#### WHAT IS ASKED
Could you output each line of the data that follows exactly?

#### COLLECTED MATERIAL

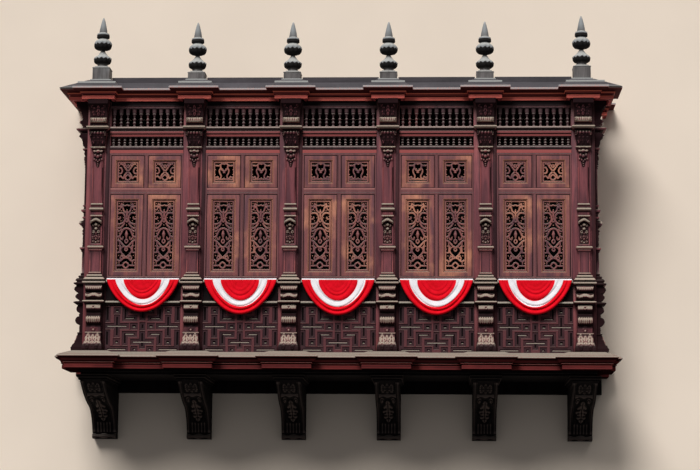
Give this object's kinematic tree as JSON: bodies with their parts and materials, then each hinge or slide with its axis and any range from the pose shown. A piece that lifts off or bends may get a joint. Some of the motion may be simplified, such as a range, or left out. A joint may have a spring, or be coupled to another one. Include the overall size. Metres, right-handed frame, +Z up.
{
  "type": "enclosed wooden balcony with pierced shutters",
  "caption": "Enclosed wooden balcony for a wall, with pierced shutters, turned spindle screens, carved pilasters, corbels, a moulded cornice, finials and cloth bunting.",
  "frame": {"origin": "on the flat back face of the wall plate, on the balcony's centre line, 60 mm under the floor", "axes": "+Y into the wall, +X to the right as seen from in front, +Z up; the front faces -Y"},
  "size_m": [9.28, 2.028, 6.998],
  "materials": {
    "carved_wood": "dark red-brown varnished hardwood, dusty",
    "shutter_wood": "faded pinkish brown varnished hardwood",
    "roof_wood": "grey weathered boards",
    "dark_wood": "near black hardwood",
    "bunting_cloth": "red and white pleated cloth"
  },
  "bodies": {
    "root": {"base_cornice": "carved_wood", "bunting": "bunting_cloth", "ceiling": "carved_wood", "corbel_1": "dark_wood", "corbel_2": "dark_wood", "corbel_3": "dark_wood", "corbel_4": "dark_wood", "corbel_5": "dark_wood", "corbel_6": "dark_wood", "cornice": "carved_wood", "finial_1": "carved_wood", "finial_2": "carved_wood", "finial_3": "carved_wood", "finial_4": "carved_wood", "finial_5": "carved_wood", "finial_6": "carved_wood", "floor_deck": "carved_wood", "parapet_panel_1": "carved_wood", "parapet_panel_2": "carved_wood", "parapet_panel_3": "carved_wood", "parapet_panel_4": "carved_wood", "parapet_panel_5": "carved_wood", "parapet_panel_left": "carved_wood", "parapet_panel_right": "carved_wood", "pilaster_1": "carved_wood", "pilaster_2": "carved_wood", "pilaster_3": "carved_wood", "pilaster_4": "carved_wood", "pilaster_5": "carved_wood", "pilaster_6": "carved_wood", "rear_pilaster_left": "carved_wood", "rear_pilaster_right": "carved_wood", "roof": "roof_wood", "shutters_1": "shutter_wood", "shutters_2": "shutter_wood", "shutters_3": "shutter_wood", "shutters_4": "shutter_wood", "shutters_5": "shutter_wood", "shutters_left": "shutter_wood", "shutters_right": "shutter_wood", "soffit": "dark_wood", "spindle_screen_1": "carved_wood", "spindle_screen_2": "carved_wood", "spindle_screen_3": "carved_wood", "spindle_screen_4": "carved_wood", "spindle_screen_5": "carved_wood", "spindle_screen_left": "carved_wood", "spindle_screen_right": "carved_wood", "wall_plate": "dark_wood", "window_frame_left": "shutter_wood", "window_frame_right": "shutter_wood", "window_frames_front": "shutter_wood"}
  },
  "joints": []
}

#### WRITTEN ANSWER
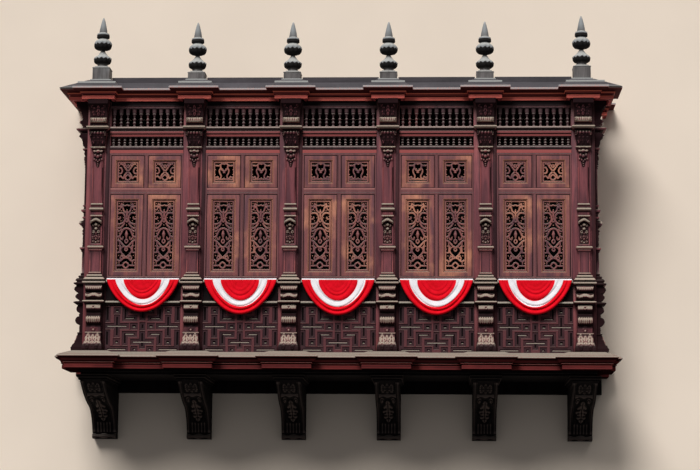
Give this object's kinematic tree as JSON: bodies with their parts and materials, then each hinge or slide with its axis and any range from the pose shown. A piece that lifts off or bends may get a joint. Some of the motion may be simplified, such as a range, or left out. A joint may have a spring, or be coupled to another one. Include the overall size. Metres, right-handed frame, +Z up.
{
  "type": "enclosed wooden balcony with pierced shutters",
  "caption": "Enclosed wooden balcony for a wall, with pierced shutters, turned spindle screens, carved pilasters, corbels, a moulded cornice, finials and cloth bunting.",
  "frame": {"origin": "on the flat back face of the wall plate, on the balcony's centre line, 60 mm under the floor", "axes": "+Y into the wall, +X to the right as seen from in front, +Z up; the front faces -Y"},
  "size_m": [9.28, 2.028, 6.998],
  "materials": {
    "carved_wood": "dark red-brown varnished hardwood, dusty",
    "shutter_wood": "faded pinkish brown varnished hardwood",
    "roof_wood": "grey weathered boards",
    "dark_wood": "near black hardwood",
    "bunting_cloth": "red and white pleated cloth"
  },
  "bodies": {
    "root": {"base_cornice": "carved_wood", "bunting": "bunting_cloth", "ceiling": "carved_wood", "corbel_1": "dark_wood", "corbel_2": "dark_wood", "corbel_3": "dark_wood", "corbel_4": "dark_wood", "corbel_5": "dark_wood", "corbel_6": "dark_wood", "cornice": "carved_wood", "finial_1": "carved_wood", "finial_2": "carved_wood", "finial_3": "carved_wood", "finial_4": "carved_wood", "finial_5": "carved_wood", "finial_6": "carved_wood", "floor_deck": "carved_wood", "parapet_panel_1": "carved_wood", "parapet_panel_2": "carved_wood", "parapet_panel_3": "carved_wood", "parapet_panel_4": "carved_wood", "parapet_panel_5": "carved_wood", "parapet_panel_left": "carved_wood", "parapet_panel_right": "carved_wood", "pilaster_1": "carved_wood", "pilaster_2": "carved_wood", "pilaster_3": "carved_wood", "pilaster_4": "carved_wood", "pilaster_5": "carved_wood", "pilaster_6": "carved_wood", "rear_pilaster_left": "carved_wood", "rear_pilaster_right": "carved_wood", "roof": "roof_wood", "shutters_1": "shutter_wood", "shutters_2": "shutter_wood", "shutters_3": "shutter_wood", "shutters_4": "shutter_wood", "shutters_5": "shutter_wood", "shutters_left": "shutter_wood", "shutters_right": "shutter_wood", "soffit": "dark_wood", "spindle_screen_1": "carved_wood", "spindle_screen_2": "carved_wood", "spindle_screen_3": "carved_wood", "spindle_screen_4": "carved_wood", "spindle_screen_5": "carved_wood", "spindle_screen_left": "carved_wood", "spindle_screen_right": "carved_wood", "wall_plate": "dark_wood", "window_frame_left": "shutter_wood", "window_frame_right": "shutter_wood", "window_frames_front": "shutter_wood"}
  },
  "joints": []
}